◆ EXERCISE BRIEF:
Begin at the first line and end at the line containing "socket.default_value = value". Extract exactly those lines.

◆ SUPPLIED DATA:
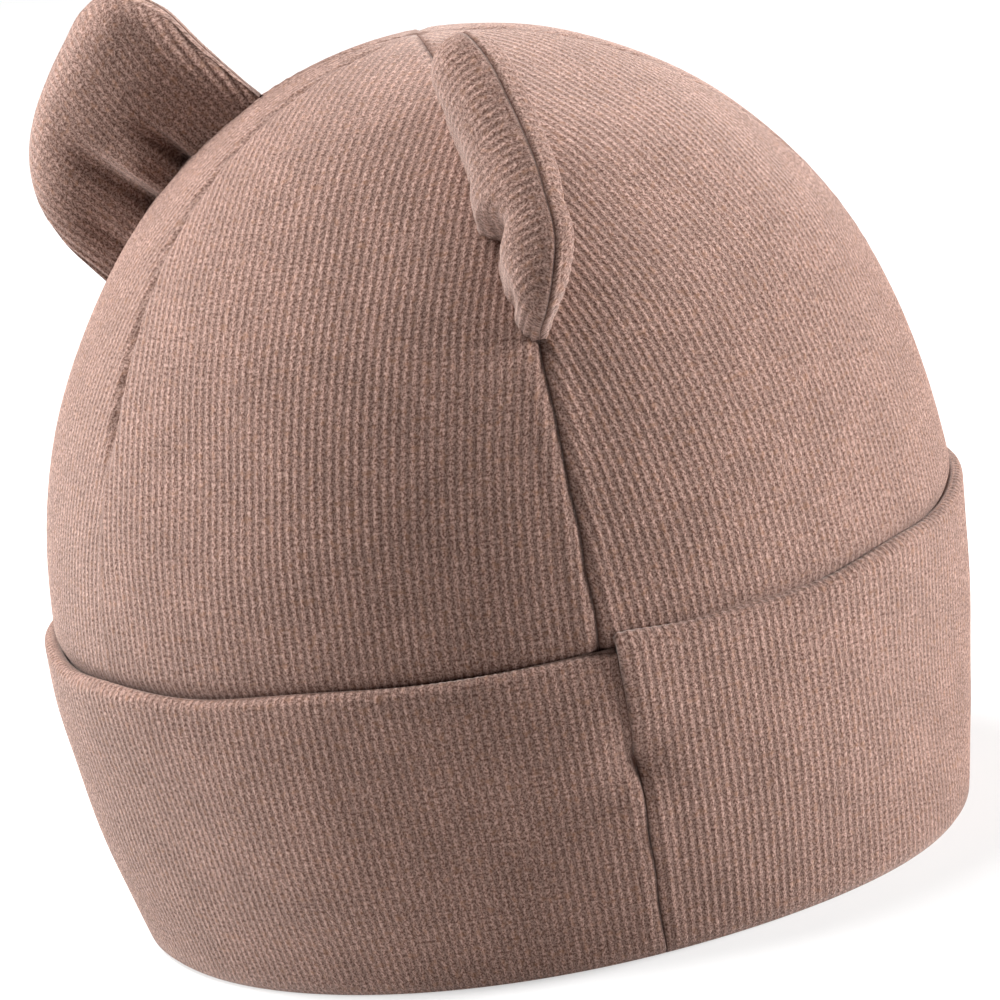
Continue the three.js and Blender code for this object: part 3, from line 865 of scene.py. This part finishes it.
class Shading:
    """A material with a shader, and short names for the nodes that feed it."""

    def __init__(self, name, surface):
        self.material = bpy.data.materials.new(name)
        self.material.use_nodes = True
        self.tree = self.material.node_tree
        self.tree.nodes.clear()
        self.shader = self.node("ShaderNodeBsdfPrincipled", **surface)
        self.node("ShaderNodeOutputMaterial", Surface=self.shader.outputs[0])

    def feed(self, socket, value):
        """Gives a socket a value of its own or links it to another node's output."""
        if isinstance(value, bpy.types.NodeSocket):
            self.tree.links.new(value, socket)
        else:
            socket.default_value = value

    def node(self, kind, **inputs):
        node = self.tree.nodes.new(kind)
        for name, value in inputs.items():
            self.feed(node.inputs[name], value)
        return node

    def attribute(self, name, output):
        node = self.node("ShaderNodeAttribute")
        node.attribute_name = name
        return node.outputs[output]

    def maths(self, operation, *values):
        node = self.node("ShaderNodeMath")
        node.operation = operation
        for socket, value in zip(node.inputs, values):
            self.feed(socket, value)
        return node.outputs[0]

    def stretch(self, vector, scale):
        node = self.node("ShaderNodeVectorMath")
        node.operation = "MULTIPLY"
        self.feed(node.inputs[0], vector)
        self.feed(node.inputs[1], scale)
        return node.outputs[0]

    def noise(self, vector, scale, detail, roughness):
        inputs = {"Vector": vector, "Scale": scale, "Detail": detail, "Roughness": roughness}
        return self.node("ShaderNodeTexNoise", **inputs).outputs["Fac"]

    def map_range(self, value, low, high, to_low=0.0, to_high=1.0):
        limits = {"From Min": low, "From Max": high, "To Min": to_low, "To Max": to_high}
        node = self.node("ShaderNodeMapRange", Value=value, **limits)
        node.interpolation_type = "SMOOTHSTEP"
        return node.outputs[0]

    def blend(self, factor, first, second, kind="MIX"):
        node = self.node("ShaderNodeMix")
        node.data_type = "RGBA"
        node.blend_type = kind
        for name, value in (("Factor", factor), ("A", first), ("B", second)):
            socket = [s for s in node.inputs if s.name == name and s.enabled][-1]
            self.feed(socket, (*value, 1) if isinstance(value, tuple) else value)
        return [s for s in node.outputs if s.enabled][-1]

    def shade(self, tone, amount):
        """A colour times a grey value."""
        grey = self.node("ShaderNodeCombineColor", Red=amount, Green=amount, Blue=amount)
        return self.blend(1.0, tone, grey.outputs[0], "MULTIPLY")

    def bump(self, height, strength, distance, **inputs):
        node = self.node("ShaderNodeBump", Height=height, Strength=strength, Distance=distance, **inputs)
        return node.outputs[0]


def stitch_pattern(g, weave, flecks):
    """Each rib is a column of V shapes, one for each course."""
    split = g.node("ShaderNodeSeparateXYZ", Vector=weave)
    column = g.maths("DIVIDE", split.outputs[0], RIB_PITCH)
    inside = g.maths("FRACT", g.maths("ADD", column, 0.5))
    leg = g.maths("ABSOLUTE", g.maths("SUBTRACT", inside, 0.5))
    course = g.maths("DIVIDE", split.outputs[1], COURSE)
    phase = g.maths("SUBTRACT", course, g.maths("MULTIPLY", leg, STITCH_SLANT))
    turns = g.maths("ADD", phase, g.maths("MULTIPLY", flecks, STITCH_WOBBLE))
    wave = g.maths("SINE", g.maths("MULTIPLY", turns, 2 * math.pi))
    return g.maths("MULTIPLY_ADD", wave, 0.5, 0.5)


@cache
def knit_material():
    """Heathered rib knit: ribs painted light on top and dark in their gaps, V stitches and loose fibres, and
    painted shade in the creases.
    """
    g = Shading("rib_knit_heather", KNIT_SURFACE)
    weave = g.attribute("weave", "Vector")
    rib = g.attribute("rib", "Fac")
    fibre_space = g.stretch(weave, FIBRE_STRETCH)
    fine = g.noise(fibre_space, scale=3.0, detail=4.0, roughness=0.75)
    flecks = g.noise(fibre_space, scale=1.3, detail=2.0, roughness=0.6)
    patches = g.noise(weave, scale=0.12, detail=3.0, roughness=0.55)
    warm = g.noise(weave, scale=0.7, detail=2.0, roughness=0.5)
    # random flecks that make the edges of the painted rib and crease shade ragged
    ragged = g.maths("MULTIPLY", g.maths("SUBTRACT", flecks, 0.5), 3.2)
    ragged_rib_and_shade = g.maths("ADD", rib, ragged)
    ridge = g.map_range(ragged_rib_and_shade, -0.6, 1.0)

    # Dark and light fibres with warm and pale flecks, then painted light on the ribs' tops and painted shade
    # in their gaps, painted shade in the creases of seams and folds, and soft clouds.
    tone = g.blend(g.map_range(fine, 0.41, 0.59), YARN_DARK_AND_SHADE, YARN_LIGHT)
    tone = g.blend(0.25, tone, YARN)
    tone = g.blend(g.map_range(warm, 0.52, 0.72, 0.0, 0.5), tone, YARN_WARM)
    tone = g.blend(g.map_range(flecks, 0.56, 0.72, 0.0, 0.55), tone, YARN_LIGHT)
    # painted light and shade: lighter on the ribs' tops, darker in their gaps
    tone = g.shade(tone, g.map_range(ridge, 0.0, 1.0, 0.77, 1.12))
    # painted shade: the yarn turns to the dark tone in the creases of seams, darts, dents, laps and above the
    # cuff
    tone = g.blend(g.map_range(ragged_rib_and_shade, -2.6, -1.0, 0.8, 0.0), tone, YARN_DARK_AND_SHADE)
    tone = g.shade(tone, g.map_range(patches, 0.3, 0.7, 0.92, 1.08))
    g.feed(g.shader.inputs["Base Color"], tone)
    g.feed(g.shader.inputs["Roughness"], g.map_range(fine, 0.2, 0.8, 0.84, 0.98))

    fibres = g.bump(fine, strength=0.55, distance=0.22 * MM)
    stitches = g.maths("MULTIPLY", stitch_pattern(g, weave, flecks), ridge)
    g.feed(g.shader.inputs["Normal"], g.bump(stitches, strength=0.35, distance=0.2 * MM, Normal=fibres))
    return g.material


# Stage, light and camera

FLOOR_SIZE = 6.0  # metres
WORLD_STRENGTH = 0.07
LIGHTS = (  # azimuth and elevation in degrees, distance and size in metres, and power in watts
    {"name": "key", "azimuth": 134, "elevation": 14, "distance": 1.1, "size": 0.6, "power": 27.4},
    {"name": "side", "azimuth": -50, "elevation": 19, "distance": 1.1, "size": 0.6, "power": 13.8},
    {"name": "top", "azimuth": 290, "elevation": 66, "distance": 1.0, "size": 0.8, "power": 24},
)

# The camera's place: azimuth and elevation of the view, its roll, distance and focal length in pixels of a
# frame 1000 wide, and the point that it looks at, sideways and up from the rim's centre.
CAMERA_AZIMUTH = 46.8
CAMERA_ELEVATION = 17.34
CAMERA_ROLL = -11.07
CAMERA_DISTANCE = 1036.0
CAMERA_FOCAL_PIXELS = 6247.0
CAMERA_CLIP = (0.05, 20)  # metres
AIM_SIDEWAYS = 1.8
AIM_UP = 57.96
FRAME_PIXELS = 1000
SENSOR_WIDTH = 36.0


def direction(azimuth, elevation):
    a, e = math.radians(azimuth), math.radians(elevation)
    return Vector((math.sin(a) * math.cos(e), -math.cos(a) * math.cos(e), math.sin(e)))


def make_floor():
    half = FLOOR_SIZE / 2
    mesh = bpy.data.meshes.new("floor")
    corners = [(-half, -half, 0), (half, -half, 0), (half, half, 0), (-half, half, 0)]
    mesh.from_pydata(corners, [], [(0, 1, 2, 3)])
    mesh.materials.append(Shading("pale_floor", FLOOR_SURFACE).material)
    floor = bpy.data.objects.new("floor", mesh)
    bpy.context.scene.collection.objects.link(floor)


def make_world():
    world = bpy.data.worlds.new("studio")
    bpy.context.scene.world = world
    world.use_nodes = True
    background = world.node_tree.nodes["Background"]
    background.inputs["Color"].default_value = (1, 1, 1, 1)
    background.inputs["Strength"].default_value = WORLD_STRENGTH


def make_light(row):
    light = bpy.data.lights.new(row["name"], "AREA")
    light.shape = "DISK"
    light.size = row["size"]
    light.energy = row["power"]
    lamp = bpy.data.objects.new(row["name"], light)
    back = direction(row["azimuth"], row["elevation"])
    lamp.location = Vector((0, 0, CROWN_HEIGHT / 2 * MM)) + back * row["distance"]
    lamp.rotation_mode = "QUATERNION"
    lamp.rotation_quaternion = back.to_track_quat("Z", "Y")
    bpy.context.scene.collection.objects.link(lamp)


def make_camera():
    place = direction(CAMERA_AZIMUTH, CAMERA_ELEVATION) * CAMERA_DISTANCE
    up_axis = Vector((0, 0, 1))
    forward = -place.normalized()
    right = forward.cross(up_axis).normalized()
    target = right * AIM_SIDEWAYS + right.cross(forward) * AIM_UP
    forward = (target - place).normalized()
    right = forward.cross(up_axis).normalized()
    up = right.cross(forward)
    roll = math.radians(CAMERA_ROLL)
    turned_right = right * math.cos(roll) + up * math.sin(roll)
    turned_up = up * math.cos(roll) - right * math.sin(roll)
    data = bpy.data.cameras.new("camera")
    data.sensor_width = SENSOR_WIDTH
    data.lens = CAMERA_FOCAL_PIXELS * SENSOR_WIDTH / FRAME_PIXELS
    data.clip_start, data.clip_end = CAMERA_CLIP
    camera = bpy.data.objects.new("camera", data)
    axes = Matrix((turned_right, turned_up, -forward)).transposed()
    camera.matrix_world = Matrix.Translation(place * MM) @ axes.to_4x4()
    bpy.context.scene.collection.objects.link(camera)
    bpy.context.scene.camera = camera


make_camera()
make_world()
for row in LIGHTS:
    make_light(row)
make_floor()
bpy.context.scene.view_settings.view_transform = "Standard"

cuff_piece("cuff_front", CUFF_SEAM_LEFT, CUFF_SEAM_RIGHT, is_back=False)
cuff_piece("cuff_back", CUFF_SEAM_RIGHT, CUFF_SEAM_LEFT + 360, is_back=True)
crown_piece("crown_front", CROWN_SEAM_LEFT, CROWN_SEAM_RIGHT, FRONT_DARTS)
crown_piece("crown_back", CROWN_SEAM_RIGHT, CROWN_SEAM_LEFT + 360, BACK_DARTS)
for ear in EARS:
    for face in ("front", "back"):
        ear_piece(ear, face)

◆ CORRECT OUTPUT:
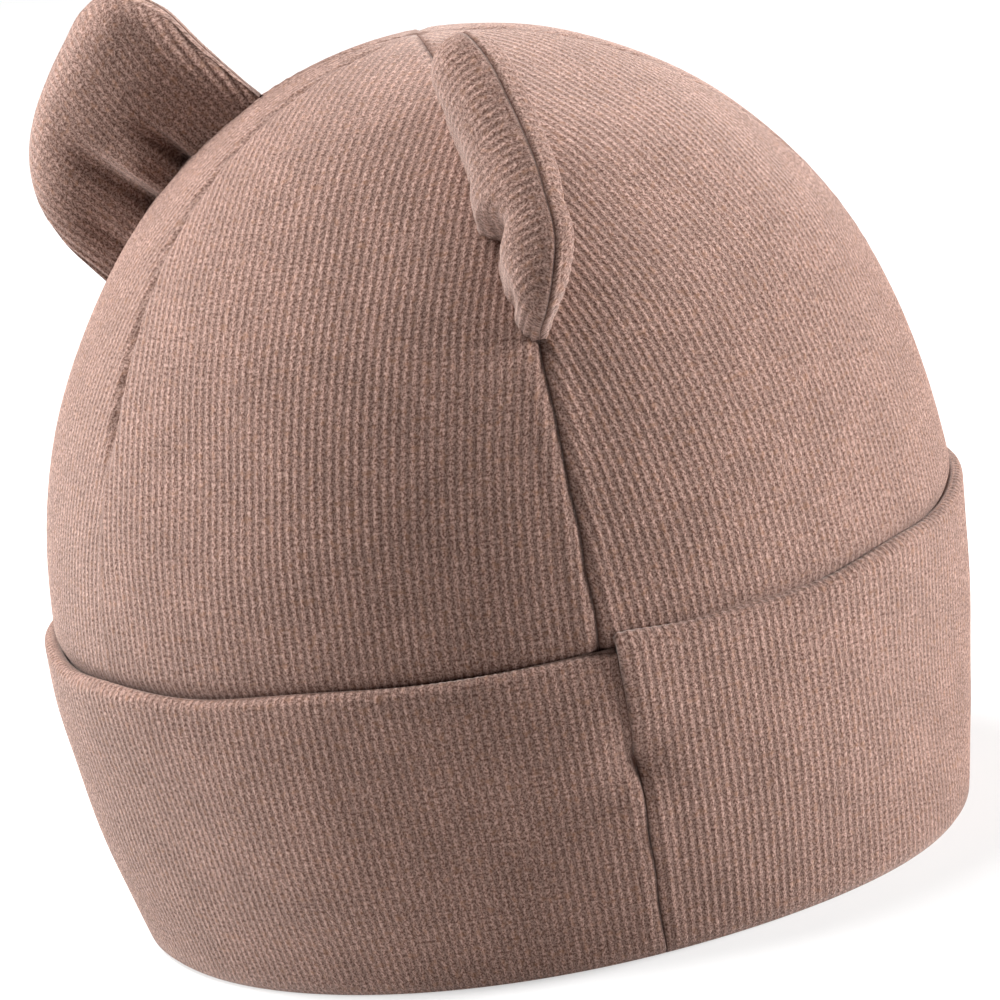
Continue the three.js and Blender code for this object: part 3, from line 865 of scene.py. This part finishes it.
class Shading:
    """A material with a shader, and short names for the nodes that feed it."""

    def __init__(self, name, surface):
        self.material = bpy.data.materials.new(name)
        self.material.use_nodes = True
        self.tree = self.material.node_tree
        self.tree.nodes.clear()
        self.shader = self.node("ShaderNodeBsdfPrincipled", **surface)
        self.node("ShaderNodeOutputMaterial", Surface=self.shader.outputs[0])

    def feed(self, socket, value):
        """Gives a socket a value of its own or links it to another node's output."""
        if isinstance(value, bpy.types.NodeSocket):
            self.tree.links.new(value, socket)
        else:
            socket.default_value = value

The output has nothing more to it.